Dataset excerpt
• • • • • • •

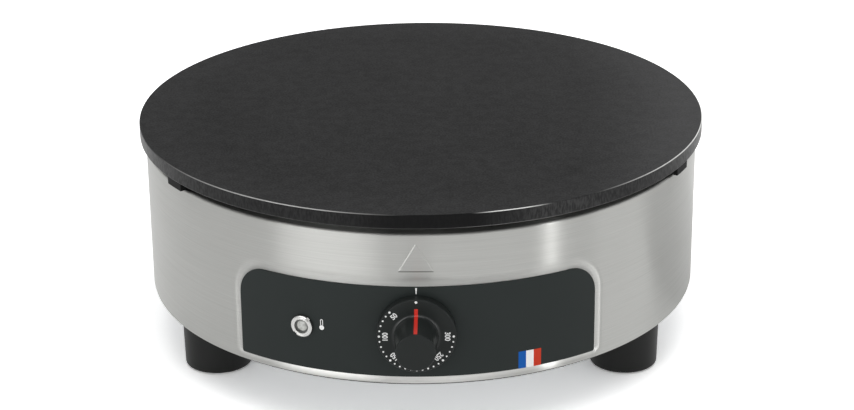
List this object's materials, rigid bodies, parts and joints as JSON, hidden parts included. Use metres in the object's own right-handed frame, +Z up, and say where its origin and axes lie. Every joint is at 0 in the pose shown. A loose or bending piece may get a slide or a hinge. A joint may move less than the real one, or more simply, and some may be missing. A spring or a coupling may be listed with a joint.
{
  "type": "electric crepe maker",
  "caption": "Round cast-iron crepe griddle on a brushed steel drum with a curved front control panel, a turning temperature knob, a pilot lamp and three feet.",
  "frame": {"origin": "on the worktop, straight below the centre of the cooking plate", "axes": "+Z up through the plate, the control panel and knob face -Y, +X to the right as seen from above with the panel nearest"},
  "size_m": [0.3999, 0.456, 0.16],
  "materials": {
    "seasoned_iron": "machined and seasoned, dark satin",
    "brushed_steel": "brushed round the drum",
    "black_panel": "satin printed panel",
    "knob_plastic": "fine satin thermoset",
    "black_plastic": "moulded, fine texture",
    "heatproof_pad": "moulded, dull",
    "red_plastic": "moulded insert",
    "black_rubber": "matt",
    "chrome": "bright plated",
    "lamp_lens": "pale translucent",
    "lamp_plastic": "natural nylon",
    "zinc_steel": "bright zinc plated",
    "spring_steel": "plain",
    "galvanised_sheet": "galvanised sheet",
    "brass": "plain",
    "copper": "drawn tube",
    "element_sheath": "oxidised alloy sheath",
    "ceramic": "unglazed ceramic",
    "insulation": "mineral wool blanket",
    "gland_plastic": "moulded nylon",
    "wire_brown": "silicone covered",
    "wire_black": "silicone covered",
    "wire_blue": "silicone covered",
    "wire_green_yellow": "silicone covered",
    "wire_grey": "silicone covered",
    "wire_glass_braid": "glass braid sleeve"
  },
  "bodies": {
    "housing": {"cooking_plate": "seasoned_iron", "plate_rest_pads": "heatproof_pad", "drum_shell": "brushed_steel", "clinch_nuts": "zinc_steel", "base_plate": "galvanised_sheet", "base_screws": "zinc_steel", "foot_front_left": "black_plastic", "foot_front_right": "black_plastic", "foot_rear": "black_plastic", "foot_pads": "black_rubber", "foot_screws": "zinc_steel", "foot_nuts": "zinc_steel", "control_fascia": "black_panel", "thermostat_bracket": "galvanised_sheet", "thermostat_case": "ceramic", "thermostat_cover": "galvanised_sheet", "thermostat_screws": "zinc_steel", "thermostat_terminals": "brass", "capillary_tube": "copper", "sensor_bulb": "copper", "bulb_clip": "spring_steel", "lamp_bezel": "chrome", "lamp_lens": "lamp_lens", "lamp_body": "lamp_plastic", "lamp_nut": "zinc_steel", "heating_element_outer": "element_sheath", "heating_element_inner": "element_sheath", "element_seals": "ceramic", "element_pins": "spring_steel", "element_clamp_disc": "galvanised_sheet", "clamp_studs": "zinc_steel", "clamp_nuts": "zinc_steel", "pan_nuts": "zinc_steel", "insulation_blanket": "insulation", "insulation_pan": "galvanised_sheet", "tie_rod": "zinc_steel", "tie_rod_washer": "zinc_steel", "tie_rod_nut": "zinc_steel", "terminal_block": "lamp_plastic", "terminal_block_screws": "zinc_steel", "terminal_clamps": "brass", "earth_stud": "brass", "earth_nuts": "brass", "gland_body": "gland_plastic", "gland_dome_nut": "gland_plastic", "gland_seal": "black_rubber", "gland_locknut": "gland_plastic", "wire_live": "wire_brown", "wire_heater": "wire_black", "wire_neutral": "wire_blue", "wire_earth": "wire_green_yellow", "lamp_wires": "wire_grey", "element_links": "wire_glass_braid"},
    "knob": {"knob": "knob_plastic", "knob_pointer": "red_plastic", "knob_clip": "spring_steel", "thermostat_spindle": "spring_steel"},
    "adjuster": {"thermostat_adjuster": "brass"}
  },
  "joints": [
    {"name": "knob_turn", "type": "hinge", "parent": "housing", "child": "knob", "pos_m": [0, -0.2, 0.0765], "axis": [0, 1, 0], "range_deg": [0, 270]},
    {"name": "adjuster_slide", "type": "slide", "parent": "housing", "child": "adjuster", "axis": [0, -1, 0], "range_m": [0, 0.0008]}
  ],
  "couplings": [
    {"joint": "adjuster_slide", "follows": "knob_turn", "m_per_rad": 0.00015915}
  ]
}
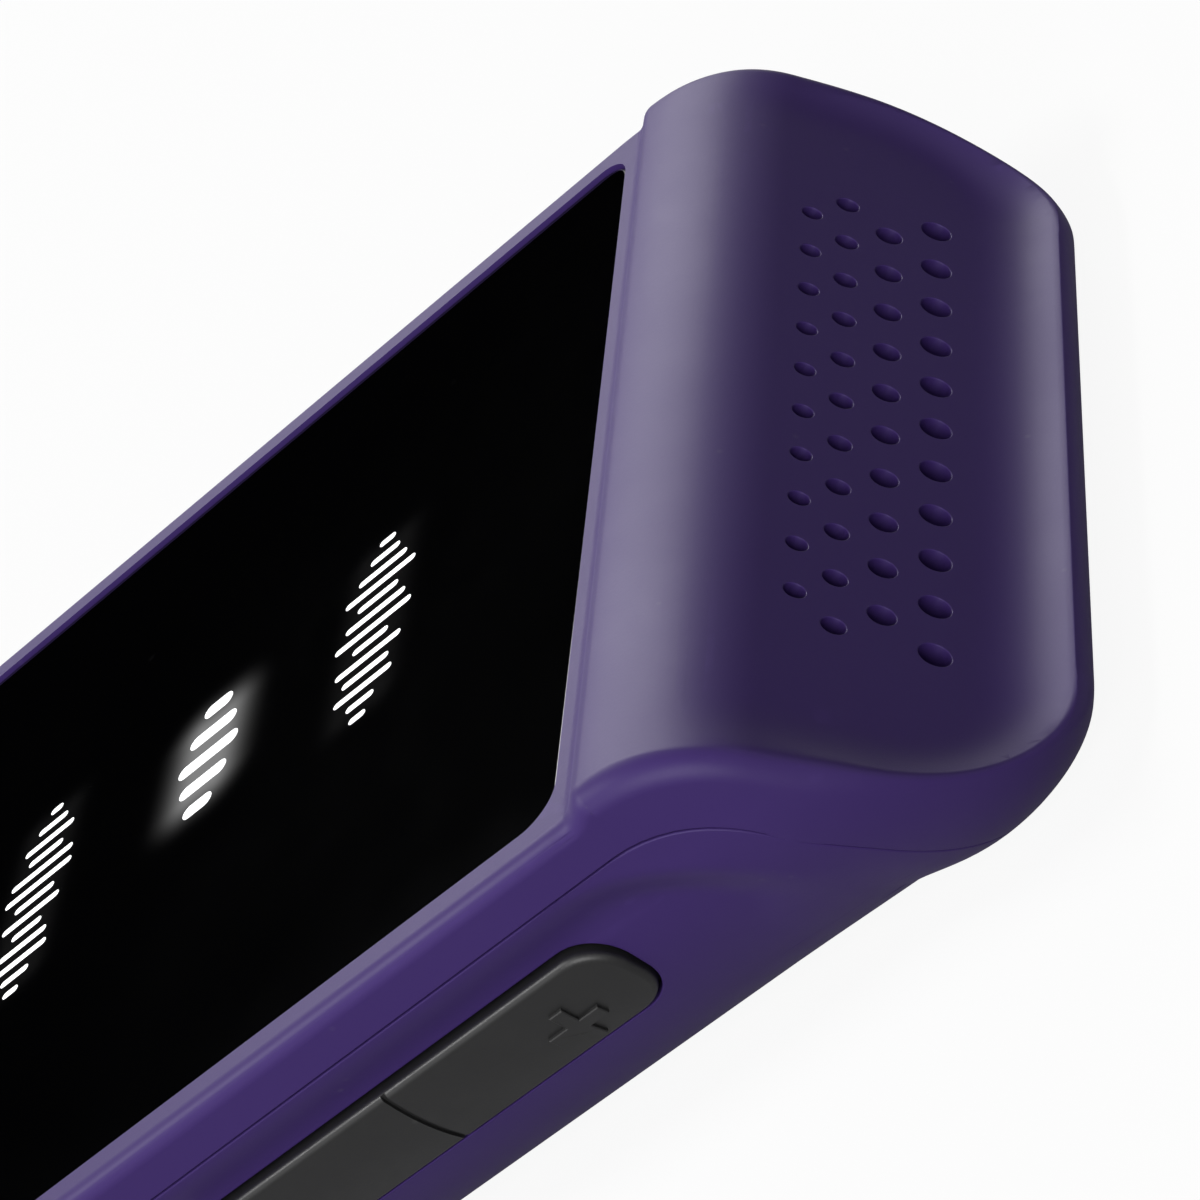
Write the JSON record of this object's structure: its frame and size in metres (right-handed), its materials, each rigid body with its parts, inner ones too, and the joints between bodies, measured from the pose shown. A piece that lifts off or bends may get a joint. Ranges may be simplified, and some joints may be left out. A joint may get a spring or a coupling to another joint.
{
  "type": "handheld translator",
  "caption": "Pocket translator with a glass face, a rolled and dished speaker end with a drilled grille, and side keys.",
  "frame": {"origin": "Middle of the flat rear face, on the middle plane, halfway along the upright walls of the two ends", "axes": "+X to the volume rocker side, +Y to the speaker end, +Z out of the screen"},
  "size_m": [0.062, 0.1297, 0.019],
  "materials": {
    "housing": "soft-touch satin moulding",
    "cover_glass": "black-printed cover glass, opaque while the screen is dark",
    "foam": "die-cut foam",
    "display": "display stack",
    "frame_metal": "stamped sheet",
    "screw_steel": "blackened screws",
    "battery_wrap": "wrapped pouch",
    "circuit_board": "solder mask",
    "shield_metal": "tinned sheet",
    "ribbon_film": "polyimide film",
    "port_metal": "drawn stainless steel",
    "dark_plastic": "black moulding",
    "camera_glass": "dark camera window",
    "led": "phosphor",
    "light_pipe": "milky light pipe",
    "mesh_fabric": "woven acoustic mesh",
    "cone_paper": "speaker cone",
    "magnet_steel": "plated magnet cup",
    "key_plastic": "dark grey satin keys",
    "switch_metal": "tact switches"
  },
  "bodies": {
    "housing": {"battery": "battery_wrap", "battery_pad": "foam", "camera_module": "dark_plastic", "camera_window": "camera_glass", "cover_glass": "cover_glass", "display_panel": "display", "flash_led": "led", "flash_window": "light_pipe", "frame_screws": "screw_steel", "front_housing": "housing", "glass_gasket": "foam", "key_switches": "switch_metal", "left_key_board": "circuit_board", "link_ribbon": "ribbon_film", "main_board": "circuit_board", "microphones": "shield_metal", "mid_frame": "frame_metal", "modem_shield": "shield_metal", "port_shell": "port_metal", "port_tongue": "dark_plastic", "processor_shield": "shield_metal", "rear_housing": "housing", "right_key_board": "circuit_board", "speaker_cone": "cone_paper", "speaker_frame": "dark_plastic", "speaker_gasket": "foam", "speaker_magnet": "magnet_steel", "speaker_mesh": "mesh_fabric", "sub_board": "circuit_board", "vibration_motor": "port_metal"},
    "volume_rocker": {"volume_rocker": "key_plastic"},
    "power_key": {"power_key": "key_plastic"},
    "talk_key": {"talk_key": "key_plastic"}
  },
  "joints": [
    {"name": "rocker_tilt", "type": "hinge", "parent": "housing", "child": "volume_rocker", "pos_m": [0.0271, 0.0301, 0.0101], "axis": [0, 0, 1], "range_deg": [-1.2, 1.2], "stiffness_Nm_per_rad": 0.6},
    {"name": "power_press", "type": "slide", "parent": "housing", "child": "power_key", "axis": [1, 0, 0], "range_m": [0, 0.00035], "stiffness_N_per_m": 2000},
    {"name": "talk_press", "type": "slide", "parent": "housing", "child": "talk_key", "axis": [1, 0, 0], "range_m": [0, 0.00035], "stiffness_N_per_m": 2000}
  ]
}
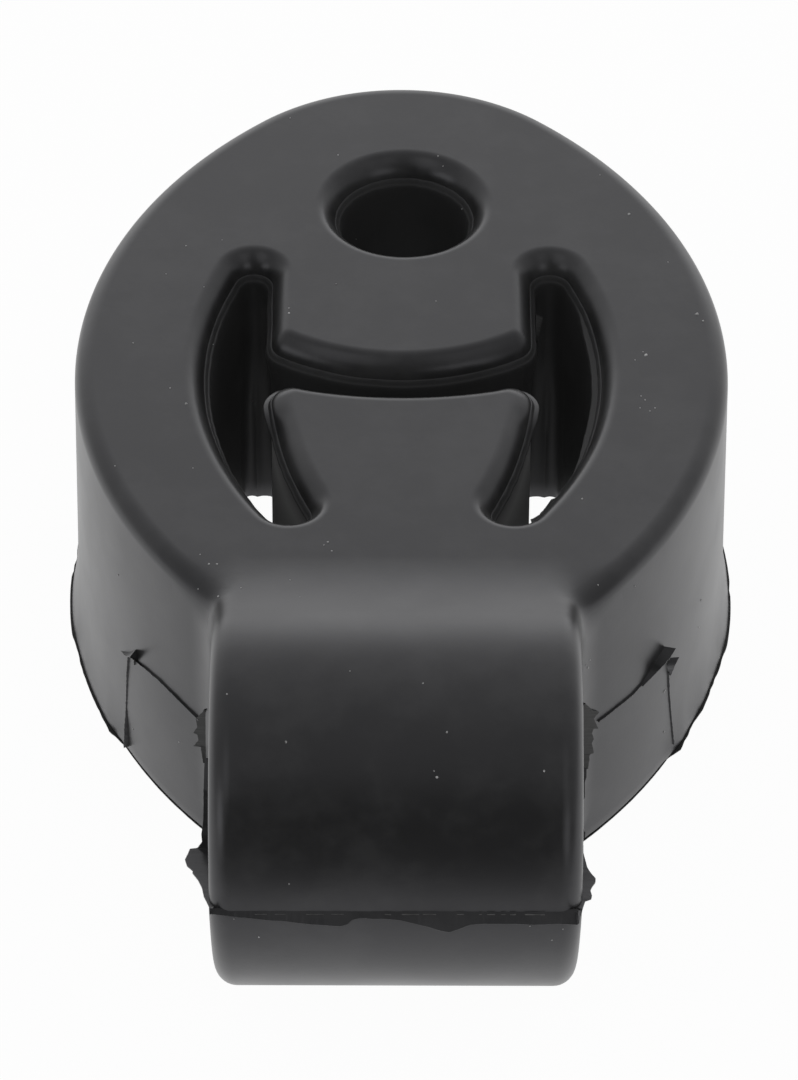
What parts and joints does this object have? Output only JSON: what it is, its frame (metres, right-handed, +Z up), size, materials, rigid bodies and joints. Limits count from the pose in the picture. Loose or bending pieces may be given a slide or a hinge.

• • • • • • •

(Request): Copy out every line with the word "bodies".

(Result of the exercise):
List this object's materials, rigid bodies, parts and joints as JSON, hidden parts included. Use metres in the object's own right-handed frame, +Z up, and say where its origin and axes lie. Every joint is at 0 in the pose shown. A loose or bending piece may get a slide or a hinge. A joint may move less than the real one, or more simply, and some may be missing. A spring or a coupling may be listed with a joint.
  "bodies": {
Write the JSON record of this object's structure: its frame and size in metres (right-handed), its materials, each rigid body with its parts, inner ones too, and the joints between bodies, measured from the pose shown. A piece that lifts off or bends may get a joint. Ranges may be simplified, and some joints may be left out. A joint may get a spring or a coupling to another joint.
  "bodies": {
What parts and joints does this object have? Output only JSON: what it is, its frame (metres, right-handed, +Z up), size, materials, rigid bodies and joints. Limits count from the pose in the picture. Loose or bending pieces may be given a slide or a hinge.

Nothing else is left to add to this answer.